Twitter today announced a new feature that will allow users to appeal directly within the Twitter app a tweet that’s in violation of Twitter’s rules. When users post content in violation of Twitter’s guidelines, that tweet can be flagged or reported, resulting in an account suspension or lockout. Before, users would have to visit an online form to appeal Twitter’s decision.
Accounts can be suspended for a range of activity, including spam, being a fake account, security risks (like hacked accounts) and abusive tweets or behavior such as sending threats or impersonating other accounts. (The latter, which Twitter itself recently did as a joke. Ha ha ha. How hilarious to send 2FA codes over DM!)
Now, instead of having to locate the online form to start an appeal, users can instead choose to appeal from within the Twitter app itself the tweet in violation.
Twitter claims it’s now able to get back to people 60 percent faster as a result.

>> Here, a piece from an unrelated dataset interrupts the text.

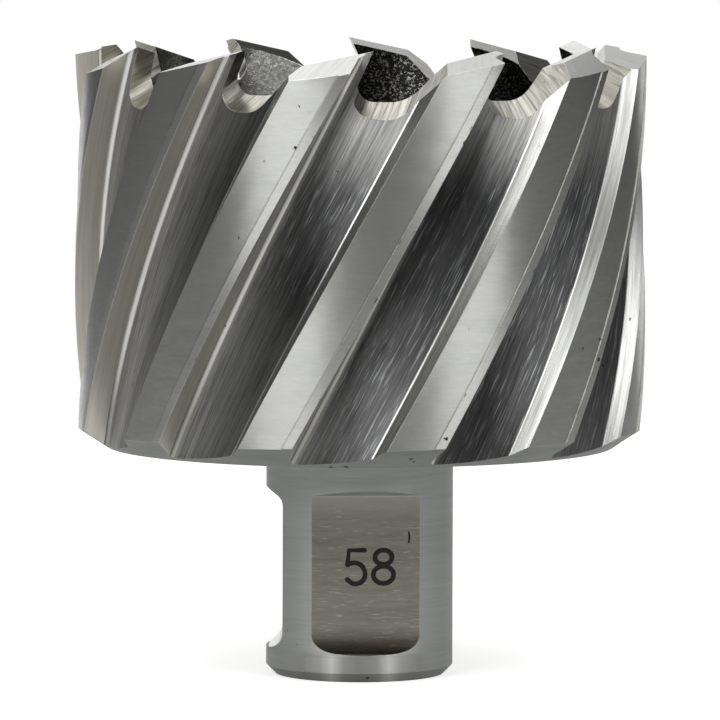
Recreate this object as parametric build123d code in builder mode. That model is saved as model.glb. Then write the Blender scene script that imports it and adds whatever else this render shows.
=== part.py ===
"""Annular cutter, 58 mm, for 30 mm of depth, on a plain 19.05 mm shank with two flats.

One piece of ground high-speed steel. It stands on the end of its shank, teeth up:
Z = 0 is the shank end, and the axis of the cutter is the Z axis. Lengths are in
millimetres and angles in degrees. The cutter turns counter-clockwise seen from the
teeth, so the cutting face of each tooth looks along +Y where the tooth lies on +X.
"""

from math import cos, degrees, radians, sin, tan
import os

from build123d import *
from build123d.topology import SkipClean

# Shank, with a plain collar at its top that centres it and a through bore for a pilot pin
shank_diameter = 19.05
shank_length = 23.35
collar_length = 3.8
shank_end_chamfer = 0.95
pilot_bore_diameter = 6.4
pilot_bore_countersink = 0.6

# Clamping flats, a front one and a side one. Each ends a little below the collar, and both
# have their full width between the start and the rise.
flat_depth = 1.73
flat_start = 4.7
flat_lower_radius = 1.9
flat_rise = 2.05
front_flat_angle = 4.6
front_flat_margin = 0.1
front_flat_run_out = 0.62
front_flat_radius = 0.25
side_flat_angle = -90.0
side_flat_margin = 0.35
side_flat_run_out = 0.95
side_flat_radius = 1.2

# Cutter body and the cup inside it
cutter_diameter = 58.0
body_length = 40.75
back_chamfer_width = 3.14
back_chamfer_height = 2.05
back_wall = 8.15
ring_wall = 4.9
cup_taper_angle = 0.25
cup_floor_chamfer = 1.2

# Teeth and helical flutes
tooth_count = 12
tooth_phase = -2.0
helix_lead = 320.7
outer_corner_drop = 2.03
land_angle = 11.3
margin_width = 1.05
margin_step = 0.12
land_relief = 0.28
flute_depth = 2.7
flute_root_chamfer = 0.45
flute_heel_rise = 1.1
heel_wall_angle = 1.67

# Gullets, ground through the ring ahead of each tooth, two shallow and two deep in turn
gullet_lead = 3.37
deep_gullet_depth = 5.0
deep_gullet_back = 3.8
deep_gullet_front = 2.1
shallow_gullet_depth = 4.45
shallow_gullet_back = 3.5
shallow_gullet_front = 1.95
gullet_wall_lean = 24.5
gullet_slope_angle = 45.0
gullet_wall_fillet = 1.6
gullet_slope_fillet = 4.0
gullet_fall = 0.61
gullet_back_skew = 0.29
gullet_front_skew = 0.46
gullet_inner_reach = 5.0
gullet_outer_reach = 5.5

# Top grinds: wide teeth with a ridge near the cup in turn with high teeth
top_clearance_angle = 12.0
wide_ridge_offset = 4.25
wide_ridge_drop = 0.43
wide_outer_bevel = 10.1
wide_inner_bevel = 45.0
high_ridge_offset = 2.8
high_ridge_drop = 0.41
high_outer_bevel = 30.0
high_inner_bevel = 13.5
grind_reach = 9.0
grind_allowance = 0.3

# Room by which the cutting tools pass the body
overrun = 2.5

cutter_radius = cutter_diameter / 2
shank_radius = shank_diameter / 2
bore_radius = pilot_bore_diameter / 2
collar_foot = shank_length - collar_length
overall_length = shank_length + body_length
blank_length = overall_length + grind_allowance
clear_radius = cutter_radius + overrun
clear_height = blank_length + overrun
cup_mouth_radius = cutter_radius - ring_wall
cup_floor_height = shank_length + back_wall
cup_floor_radius = cup_mouth_radius - (blank_length - cup_floor_height) * tan(radians(cup_taper_angle))
tooth_pitch = 360 / tooth_count


def polar(radius, angle):
    """A point at a radius and an angle from the tooth's own X axis."""
    return radius * cos(radians(angle)), radius * sin(radians(angle))


def corner_at(section, x, y):
    """The corner of a section nearest to a point of its own plane."""
    return section.vertices().sort_by_distance((x, y))[0]


def clamping_flat(margin, run_out, run_out_radius):
    """The tool for a flat that looks along -Y, with a rounded lower end and a steep upper one."""
    flat_face = -(shank_radius - flat_depth)
    clear_face = -(shank_radius + overrun)
    lower_end = flat_start - flat_lower_radius
    upper_end = collar_foot - margin
    with BuildPart() as flat_tool:
        with BuildSketch(Plane.YZ) as flat_section:
            with BuildLine():
                Polyline(
                    (flat_face, lower_end),
                    (flat_face, upper_end - run_out),
                    (-shank_radius, upper_end),
                    (clear_face, upper_end),
                    (clear_face, lower_end),
                    close=True,
                )
            make_face()
            fillet(corner_at(flat_section, flat_face, lower_end), flat_lower_radius)
            fillet(corner_at(flat_section, flat_face, upper_end - run_out), run_out_radius)
        extrude(amount=shank_radius, both=True)
    return flat_tool.part


def top_grind(ridge_offset, ridge_drop, outer_bevel, inner_bevel):
    """The tool above one tooth: an outer and an inner bevel that meet in a ridge and fall to the heel."""
    ridge_radius = cutter_radius - ridge_offset
    ridge_height = overall_length - ridge_drop
    inner_run = ridge_radius - cup_mouth_radius + overrun
    outer_run = clear_radius - ridge_radius
    fall = radians(top_clearance_angle)
    with BuildPart() as grind_tool:
        with BuildSketch(Plane.XZ):
            with BuildLine():
                Polyline(
                    (ridge_radius - inner_run, ridge_height - inner_run * tan(radians(inner_bevel))),
                    (ridge_radius, ridge_height),
                    (clear_radius, ridge_height - outer_run * tan(radians(outer_bevel))),
                    (clear_radius, clear_height),
                    (ridge_radius - inner_run, clear_height),
                    close=True,
                )
            make_face()
        extrude(amount=grind_reach, dir=(0, -cos(fall), -sin(fall)), both=True)
    return grind_tool.part


def gullet(depth, back_offset, front_offset):
    """The tool for one gullet: a slanted U through the ring that falls and narrows outwards.
    Its back wall carries the inner half of the cutting face."""
    angle = degrees(gullet_lead / cup_mouth_radius)
    floor_height = overall_length - depth
    ring_face = Plane(
        origin=(*polar(cup_mouth_radius, angle), floor_height),
        x_dir=(*polar(1, angle + 90), 0),
        z_dir=(*polar(1, angle), 0),
    )
    with BuildPart() as gullet_tool:
        for reach in (-gullet_inner_reach, gullet_outer_reach):
            floor = -gullet_fall * reach
            back = -back_offset - gullet_back_skew * reach
            front = front_offset - gullet_front_skew * reach
            height = clear_height - floor_height - floor
            with BuildSketch(ring_face.offset(reach)) as gullet_section:
                with BuildLine():
                    Polyline(
                        (back + height * tan(radians(gullet_wall_lean)), floor + height),
                        (back, floor),
                        (front, floor),
                        (front + height * tan(radians(gullet_slope_angle)), floor + height),
                        close=True,
                    )
                make_face()
                fillet(corner_at(gullet_section, back, floor), gullet_wall_fillet)
                fillet(corner_at(gullet_section, front, floor), gullet_slope_fillet)
        loft(ruled=True)
    return gullet_tool.part


# One flute, with the relief ground behind the margin of the tooth ahead of it, as the
# tool that cuts it: a section across the axis, twisted up the helix.
flute_foot = shank_length - overrun
flute_foot_angle = -(overall_length - outer_corner_drop - flute_foot) / helix_lead * 360
flute_angle = tooth_pitch - land_angle
floor_angle = flute_angle - heel_wall_angle
margin_angle = tooth_pitch - degrees(margin_width / cutter_radius)
root_radius = cutter_radius - flute_depth
floor_end = polar(root_radius + flute_heel_rise, floor_angle)
heel_corner = polar(cutter_radius - land_relief, flute_angle)
land_middle = polar(cutter_radius - (land_relief + margin_step) / 2, (flute_angle + margin_angle) / 2)
margin_back = polar(cutter_radius - margin_step, margin_angle)

with BuildPart() as flute_tool:
    with BuildSketch(Plane.XY.offset(flute_foot).rotated((0, 0, flute_foot_angle))) as flute_section:
        with BuildLine():
            Polyline((clear_radius, 0), (root_radius, 0), floor_end, heel_corner)
            ThreePointArc(heel_corner, land_middle, margin_back)
            Line(margin_back, polar(clear_radius, margin_angle))
            Line(polar(clear_radius, margin_angle), (clear_radius, 0))
        make_face()
        chamfer(corner_at(flute_section, root_radius, 0), flute_root_chamfer)
    axis_line = Line((0, 0, flute_foot), (0, 0, clear_height), mode=Mode.PRIVATE)
    twist = Helix(
        helix_lead, clear_height - flute_foot, cutter_radius, (0, 0, flute_foot), mode=Mode.PRIVATE
    )
    sweep(path=axis_line, binormal=twist)

front_flat = clamping_flat(front_flat_margin, front_flat_run_out, front_flat_radius)
side_flat = clamping_flat(side_flat_margin, side_flat_run_out, side_flat_radius)
deep_gullet = gullet(deep_gullet_depth, deep_gullet_back, deep_gullet_front)
shallow_gullet = gullet(shallow_gullet_depth, shallow_gullet_back, shallow_gullet_front)
gullets = (shallow_gullet, deep_gullet, deep_gullet, shallow_gullet)
top_grinds = (
    top_grind(wide_ridge_offset, wide_ridge_drop, wide_outer_bevel, wide_inner_bevel),
    top_grind(high_ridge_offset, high_ridge_drop, high_outer_bevel, high_inner_bevel),
)

# The shank with the two flats. It is turned in three stretches that stay unmerged, so that its
# wall is a ring below the flats, the wall beside them, and a ring above them with the collar.
standing = (Align.CENTER, Align.CENTER, Align.MIN)
with BuildPart() as flatted_shank:
    Cylinder(shank_radius, flat_start, align=standing)
    chamfer(flatted_shank.edges().group_by(Axis.Z)[0], shank_end_chamfer)
    with SkipClean():
        with Locations((0, 0, flat_start)):
            Cylinder(shank_radius, collar_foot - flat_rise - flat_start, align=standing)
        with Locations((0, 0, collar_foot - flat_rise)):
            Cylinder(shank_radius, collar_length + flat_rise, align=standing)
        add(front_flat, rotation=(0, 0, front_flat_angle), mode=Mode.SUBTRACT)
        add(side_flat, rotation=(0, 0, side_flat_angle), mode=Mode.SUBTRACT)

with BuildPart() as cutter:
    # The turned blank above it: stepped back face, body and the cup that it cuts around.
    with BuildSketch(Plane.XZ) as half_section:
        with BuildLine():
            Polyline(
                (0, shank_length),
                (cutter_radius - back_chamfer_width, shank_length),
                (cutter_radius, shank_length + back_chamfer_height),
                (cutter_radius, blank_length),
                (cup_mouth_radius, blank_length),
                (cup_floor_radius, cup_floor_height),
                (0, cup_floor_height),
                close=True,
            )
        make_face()
        chamfer(corner_at(half_section, cup_floor_radius, cup_floor_height), cup_floor_chamfer)
    revolve(axis=Axis.Z)

    # Round the cutter, each tooth takes its flute, its gullet and its top grind.
    for tooth in range(tooth_count):
        tooth_turn = (0, 0, tooth_phase + tooth * tooth_pitch)
        add(flute_tool.part, rotation=tooth_turn, mode=Mode.SUBTRACT)
        add(gullets[tooth % len(gullets)], rotation=tooth_turn, mode=Mode.SUBTRACT)
        add(top_grinds[tooth % len(top_grinds)], rotation=tooth_turn, mode=Mode.SUBTRACT)

    # The shank joins on last, unmerged, and the pilot bore goes through it all.
    with SkipClean():
        add(flatted_shank.part)
        with BuildSketch(Plane.XZ):
            with BuildLine():
                Polyline(
                    (0, 0),
                    (bore_radius + pilot_bore_countersink, 0),
                    (bore_radius, pilot_bore_countersink),
                    (bore_radius, cup_floor_height),
                    (0, cup_floor_height),
                    close=True,
                )
            make_face()
        revolve(axis=Axis.Z, mode=Mode.SUBTRACT)

cutter.part.label = "annular_cutter"
os.makedirs("parts", exist_ok=True)
export_step(cutter.part, "parts/annular_cutter.step")
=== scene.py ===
from math import cos, pi, radians, sin

import bmesh
import bpy
import numpy as np
from mathutils import Matrix, Vector


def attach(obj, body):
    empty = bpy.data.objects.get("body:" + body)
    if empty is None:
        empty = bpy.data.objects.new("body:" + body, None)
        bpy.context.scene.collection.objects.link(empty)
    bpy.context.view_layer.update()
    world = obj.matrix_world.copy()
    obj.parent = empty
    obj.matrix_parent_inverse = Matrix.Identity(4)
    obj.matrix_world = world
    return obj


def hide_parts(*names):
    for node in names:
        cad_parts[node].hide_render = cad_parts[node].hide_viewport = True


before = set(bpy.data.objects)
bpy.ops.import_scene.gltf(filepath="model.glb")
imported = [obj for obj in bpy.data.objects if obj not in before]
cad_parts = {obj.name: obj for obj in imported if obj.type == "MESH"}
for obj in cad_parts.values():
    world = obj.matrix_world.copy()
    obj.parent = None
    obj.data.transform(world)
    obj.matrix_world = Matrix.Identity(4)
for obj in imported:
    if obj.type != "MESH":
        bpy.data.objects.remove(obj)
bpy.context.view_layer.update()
mm = 0.001

# The studio: a camera with a long lens, low in front of the cutter. Two tall soft boxes that lean
# in stand to its left and right, a wide one hangs above and behind, and the room is dark beside
# the camera and white behind the cutter. Where the camera sees the room itself, it is white.
scene = bpy.context.scene
scene.view_settings.view_transform = "Standard"

# The lens is in pixels of a frame of 720, the places in mm and the turns in degrees.
lens_pixels = 6399
frame_pixels = 720
sensor_width = 36.0
camera_distance = 650
camera_height = 82.1
looks_down = 4.41
camera_roll = 0.15
camera_data = bpy.data.cameras.new("photo_camera")
camera_data.sensor_width = sensor_width
camera_data.lens = lens_pixels / frame_pixels * sensor_width
camera_data.clip_start = 0.05
camera_data.clip_end = 20.0
camera = bpy.data.objects.new("photo_camera", camera_data)
camera.location = (0.0, -camera_distance * mm, camera_height * mm)
tilt = Matrix.Rotation(radians(90 - looks_down), 3, "X")
roll = Matrix.Rotation(radians(camera_roll), 3, "Z")
camera.rotation_euler = (tilt @ roll).to_euler()
scene.collection.objects.link(camera)
scene.camera = camera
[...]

The new process involves Twitter displaying the tweet in violation and the reason why it determined the tweet broke its rules, along with a description of the rule in question and a link to the policy. On the next screen, users can either choose to remove the tweet that violates Twitter’s rules or they can appeal the violation.
Of course, an appeal doesn’t immediately restore access to your Twitter account, if suspended — you’ll still have to wait for Twitter’s ruling. If that goes on for too long, you can return to cancel the appeal and just delete the tweet instead at any time to regain access to your account.
But if you proceed to appeal the tweet, you can explain why the tweet was mistakenly flagged.
In an example Twitter showed off today, a user posted what appeared to be a violent threat but was really just an inside joke about a video game, they explained.
The addition is a small change to the larger and much more complex process of handling the tweets that are in violation of Twitter’s rules. That’s an area where Twitter has been heavily criticized as it has been unable to get a handle on rampant harassment and abuse despite evolving its rules and policies to cover a range of bad behavior.
In an effort to better explain its decisions, the company recently said it will develop new ways to label tweets that violated its abuse terms, so those who come across them have a better understanding of the context when those tweets aren’t taken down. For example, tweets posted by public figures that aren’t direct violent threats — but are in “the public interest” — might remain, but be labeled.
Twitter also changed the way it displayed reported tweets, so people could understand why enforcement actions had been taken.
And it’s working on more dramatic changes to its app — like giving users the ability to hide the @replies they don’t like.